Prompt processing and interpretation in depth will support the rapid generation of drilling targets essential to maintaining and raising Forties production. Into the reservoir model, Koster explains, "we plug in real-time drilling results, accurately update the reservoir model, and have those updates influence where we pick our next targets."

Identifying changes

While the techniques for acquiring, processing, and interpreting time-lapse data improve steadily, the basic aim remains to identify changes in seismic responses between sequential 3D surveys. Those changes indicate variations in acoustic impedance of a reservoir that occur as water replaces oil through production. Acoustic impedance describes a rock layer's ability to accommodate sound propagation. Boundaries between strata of different acoustic impedance are what reflect sonic energy in seismic work.

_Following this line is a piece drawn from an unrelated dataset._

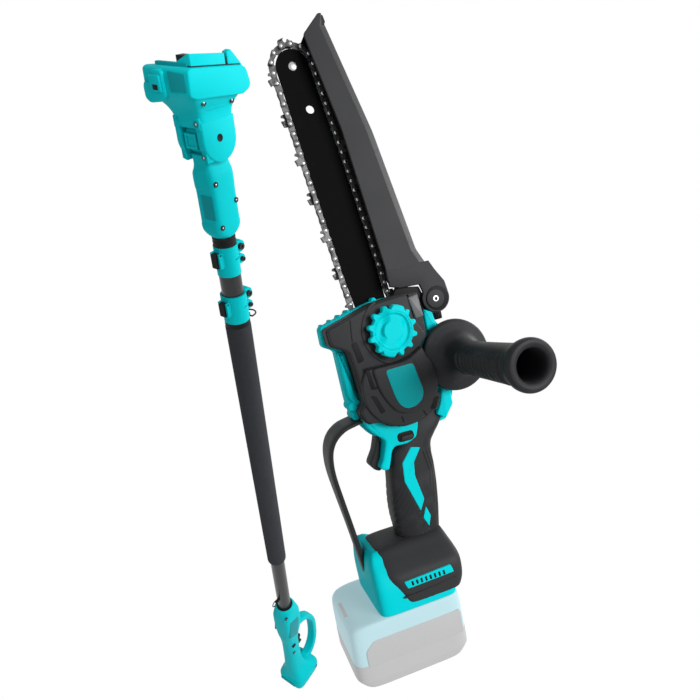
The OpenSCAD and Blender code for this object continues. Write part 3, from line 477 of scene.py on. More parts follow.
def inset(outline, distance):
    """Every point moves inwards along the mitre of its two edges: (n0 + n1) / (1 + n0.n1)."""
    edge = np.roll(outline, -1, 0) - outline
    edge /= np.maximum(np.linalg.norm(edge, axis=1), 1e-9)[:, None]
    n1 = np.stack([-edge[:, 1], edge[:, 0]], 1)
    n0 = np.roll(n1, 1, 0)
    mitre = (n0 + n1) / np.maximum(1 + (n0 * n1).sum(1), 0.5)[:, None]
    x, z = outline[:, 0], outline[:, 1]
    area = (x * np.roll(z, -1) - np.roll(x, -1) * z).sum()
    return outline + distance * np.sign(area) * mitre


def circle(x, z, r, n=64, start=0.0, end=360.0):
    """Points on an arc of radius r about (x, z)."""
    a = np.radians(np.linspace(start, end, n, endpoint=abs(end - start) < 360))
    return np.stack([x + r * np.cos(a), z + r * np.sin(a)], 1)


def plate_rings(outline, back, front, edge=1.0, back_edge=0.0, steps=4):
    """Outline in X and Z carried along Y; at an edge of radius e it shrinks by e(1 - cos a)."""
    sign = np.sign(front - back)
    a = np.linspace(0, math.pi / 2, steps)
    levels = [(back_edge * (1 - math.sin(t)), back + sign * back_edge * (1 - math.cos(t))) for t in a] \
        if back_edge else [(0.0, back)]
    levels += [(edge * (1 - math.cos(t)), front - sign * edge * (1 - math.sin(t))) for t in a]
    rings = []
    for shrink, y in levels:
        flat = inset(outline, shrink)
        rings.append(np.stack([flat[:, 0], np.full(len(flat), y), flat[:, 1]], 1))
    return np.array(rings)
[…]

Observations made in this way about changes in oil saturation allow Apache's interpreters working on Forties field to spot attic oil and undrained compartments.

"Those essentially are the targets we go after," Koster says. Over Forties, 3D surveys before the most recent two were shot in 1988, 1996, and 2000.

Some time-lapse surveys look beyond changes in acoustic impedance, mapping areas of varying pressure response. That hasn't happened at Forties.

"That's more something we'll be revisiting in the coming months," Koster says.

Knowledge transfer

Asked about scientific development in the geophysical industry, Koster describes an acceleration of "knowledge transfer" that's reminiscent of his "assembly line" analogy in the generation of Forties field drilling targets.

"Since the industry is truly global," he says, "the information gained by application in one play is soon enough disseminated throughout the industry." SEG, he adds, is critical to that transfer.

"Like most people in most businesses nowadays, one of our most precious commodities is just time. The ability to get training or knowledge transfer happening where and when you need it as geophysicists is tremendously valuable," he says.

He therefore welcomes the ability to deliver content electronically, which helps SEG transmit knowledge beyond its formal meetings and workshops.

"You now have the ability to say, 'Here's my new project. I need to find out about technology such and such.' You can go online and see what's being offered by SEG in terms of training courses" or other information, Koster says, adding that a geophysicist needing training can take the course at his or her own pace. "You're completely in control as the end user of the information."

The new SEG president also welcomes a growing interest within industry in sharing the risk of "research that is deemed important but not believed to give any one company enough of an advantage to justify the development of propriety technology." He expects the trend to broaden SEG's role.

"Research partnerships between companies, with or without government participation, brokered by SEG, are a new development that the SEG intends to pursue further," he says.